On February 24, 2016, the Company began trading its shares on the OTCQX market under the stock symbol ELIO.
At the May 23, 2016 annual shareholder meeting, shareholders approved the adoption of the 2016 Incentive and Nonstatutory Stock Option Plan, which was adopted, subject to shareholder approval, by the board of directors on April 25, 2016. The plan permits the granting of options to purchase up to 2,000,000 shares of common stock. There have been no shares granted as of the date the financial statements were available to be issued.
In May 2016 the Company granted an option to purchase 58,824 shares of common stock at an exercise price of $17.00 per share to a director and stockholder of the Company. The shares were granted in consideration of the personal guaranty in the amount of $5,000,000 given by the director to induce a credit card processor to release $4,000,000 of reserved funds.
In June 2016 the Company issued 63,000 shares of common stock for $17.00 per share for total proceeds of $1,071,000.
In June 2016 the Company engaged Oppenheimer as its sole-lead placement agent, and Northland Securities, Inc. as its sole co-placement agent, in the private placement of one or more classes or series of securities of the Company, to a limited number of sophisticated investors. The securities may take the form of debt, common stock or other equity-linked securities.
As of June 30, 2016, the Company has received total refundable and nonrefundable customer deposits for purposes of securing their vehicle production slot of approximately $1.2 million and $22.9 million, respectively.

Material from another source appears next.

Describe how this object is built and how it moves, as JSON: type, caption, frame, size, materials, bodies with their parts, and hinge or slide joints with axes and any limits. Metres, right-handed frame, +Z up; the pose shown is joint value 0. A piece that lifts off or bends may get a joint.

The Company has converted $192,460 of principal and $7,492 of accrued interest from its Tier 1 Convertible Subordinated Notes into 33,438 shares of the Company’s common stock at a conversion price of $5.98. There have been no Tier 2 Convertible Subordinated Notes converted subsequent to December 31, 2015. The Company has $4,808,100 outstanding of the Tier 1 and $341,000 outstanding of the Tier 2 Convertible Subordinated Secured Notes as of the date the financial statements were available to be issued.